The gameplay of NetHack takes place on a tile-based map with randomly-generated levels, in the same vein as other roguelike games. As NetHack was originally developed for Unix minicomputers linked to dumb terminals, each of the tiles is represented by a single ASCII character which can represent anything from black space to a creature to a piece of equipment. Immediately, the game conspires to make things more difficult than most people have come to expect from a computer game, and while there are graphical rendering packages for the game, most players stick to the ASCII graphics. The movement controls are based around the H, J, K and L keys, which is unintuitive to most modern computer users, but which make sense to those who are familiar with Unix, the same keys being used in the vi text editor.

This picture, while looking completely incomprehensible to starting players, can easily be read by NetHack veterans.

At this point, the question remains to be asked: Why would people want to learn such an idiosyncratic interface for a simple game? The answer to that is simple: NetHack is hardly a simple game. Indeed, it is one of the most expansive, detailed and logically-developed games ever made, with something new to learn almost every time you play the game. There is so much to do in the game and so much freedom of choice in how to play that every game can be a different experience.

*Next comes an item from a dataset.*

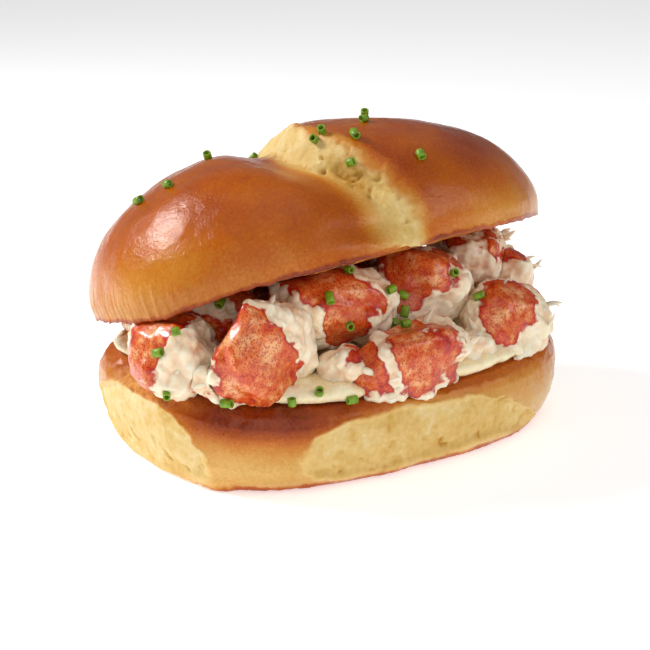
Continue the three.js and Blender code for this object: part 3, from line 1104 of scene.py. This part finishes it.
CAMERA_LENS = 85
CAMERA_DISTANCE = 0.4255
# Each light's azimuth, elevation and distance from the roll, its size in metres, and its watts.
LIGHTS = {
    "window_left": (-136, 40, 0.7, (0.21, 0.18), 4.0),
    "front_fill": (-28, 24, 1.4, (1.5, 1.0), 4.3),
    "window_right": (40, 28, 1.3, (0.8, 0.45), 3.2),
    "overhead": (-10, 82, 1.3, (1.1, 1.1), 2.4),
}
ROOM_LIGHT = 0.2
FLOOR_RADIUS = 3
FLOOR_GLOW = 0.52  # keeps the paper white under a soft light


def roll_middle():
    """A point in the middle of the roll, which the camera looks at."""
    middle = middle_of("bun_base")
    return Vector((middle.x - 2.3 * MM, middle.y, 27.4 * MM))


def stand(name, data, azimuth, elevation, distance):
    """Puts a camera or a light round the roll, facing it."""
    made = bpy.data.objects.new(name, data)
    made.location = roll_middle() + spherical(azimuth, elevation, distance)
    made.rotation_euler = (roll_middle() - made.location).to_track_quat("-Z", "Y").to_euler()
    bpy.context.scene.collection.objects.link(made)
    return made


def make_camera():
    lens = bpy.data.cameras.new("camera")
    lens.lens = CAMERA_LENS
    lens.clip_start = 0.01
    bpy.context.scene.camera = stand("camera", lens, *FRONT_VIEW, CAMERA_DISTANCE)


def make_lights():
    for name, (azimuth, elevation, distance, size, watts) in LIGHTS.items():
        lamp = bpy.data.lights.new(name, "AREA")
        lamp.shape = "RECTANGLE"
        lamp.size, lamp.size_y = size
        lamp.energy = watts
        stand(name, lamp, azimuth, elevation, distance)


def make_room():
    scene = bpy.context.scene
    world = bpy.data.worlds.new("studio")
    world.use_nodes = True
    world.node_tree.nodes["Background"].inputs["Color"].default_value = (1, 1, 1, 1)
    world.node_tree.nodes["Background"].inputs["Strength"].default_value = ROOM_LIGHT
    scene.world = world
    scene.view_settings.view_transform = "Standard"

    bm = bmesh.new()
    bmesh.ops.create_circle(bm, cap_ends=True, segments=64, radius=FLOOR_RADIUS)
    floor = bpy.data.objects.new("floor", mesh_from(bm, "floor"))
    floor.data.materials.append(Recipe("pale_paper").finish(
        Base_Color=(0.9, 0.9, 0.9, 1),
        Roughness=0.8,
        Emission_Color=(1, 1, 1, 1),
        Emission_Strength=FLOOR_GLOW,
    ))
    scene.collection.objects.link(floor)


# ---------------------------------------------------------------- the roll

bread = bread_recipe()
lobster = lobster_recipe()
lid = make_lid(bread)
base = make_base(bread)
cream = make_cream(cream_recipe())
meat = {name: make_meat(name, 100 + 10 * k, lobster) for k, name in enumerate(MEAT)}
make_shreds(meat, lobster)
make_chives([lid, base, cream, *meat.values()], chive_recipe())
make_camera()
make_lights()
make_room()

Internal logic is consistent and surprisingly realistic for a fantasy game, and with over twenty years of development, just about everything you might choose to do has consequences. Some tools, including the pick-axe, can also be equipped as reasonably effective weapons in addition to their more conventional applications. Carrying too much weight will slow you down, causing you to fall down stairs, but at the same time can also increase your strength over time.

Even very complex interactions have been thought out; the cockatrice, a creature which can turn other creatures - or the character - to stone, is a prime example. A cockatrice corpse can be used as a weapon, instantly turning any creature it touches to stone, but it must be equipped using gloves. If the character holding the cockatrice trips over, they will be instantly turned to stone, the consequences for falling on the corpse. The character can also be transformed through various magical means into the creature, and in that state lay eggs, which can be equipped by the character as throwing weapons which have the stoning effect on creatures.

This internal logic looks all the more impressive when one considers the sheer amount of content in the game. More than fifty levels are generated every time a full game of NetHack is played, and the game ably fills each of these levels with progressively more difficult creatures as one descends. Each of the thirteen classes which a character can take have their own distinctive set of specialties and characteristics. This leads to very different styles of play, some with melee-dominant skills, others stronger with bows and other ranged weapons, and others with magic. All of this adds up to a game where completion can take a few days, at least, and learning all of the hidden secrets of the game can take years.

That is, if you ever get to complete it. NetHack is not only a difficult game to get into, but an even more difficult game as one progresses. Complacency is not an option when playing NetHack; almost everything in the dungeon can kill the unprepared player - or the unlucky one. It is entirely possible to be killed on the first level of the dungeon, killed by animals as unassuming as kittens. In fact, it's possible, as a knight, to die on the first turn, by failing to correctly mount your horse, slipping off and cracking your skull. What's more, the game gives you a single save-file, which is erased as soon as the character dies, and is useful only as a way of saving progress if the game has to be stopped part-way through. The game is cruel to the unassuming, but to the aware, it makes a potentially thrilling challenge.

For such a difficult game, though, it never really takes itself all too seriously, with plenty of whimsy and craziness in the game. This is a game where the majority of deaths of experienced players usually happen to ants, where shoplifting players get attacked by bumbling police creatures which wield cream pies and rubber hoses. As such, the game avoids that po-faced seriousness that occasionally pops up in the fantasy genre.

NetHack isn't a game for everyone. Its interface and its difficulty leave it with limited appeal within the wider set of computer gamers, but the variety and challenge are the endearing elements to those willing to learn. What is more, you can be assured that the game will continue to be developed and to evolve; the source code is available to all who want it under the game's own open-source licence, allowing any programmer with sufficient skill and time to contribute to the project.

Bottom Line: NetHack is very much a game with niche appeal, but to that niche, it represents one of the most impressive bits of game design ever, with a real emphasis of substance over style.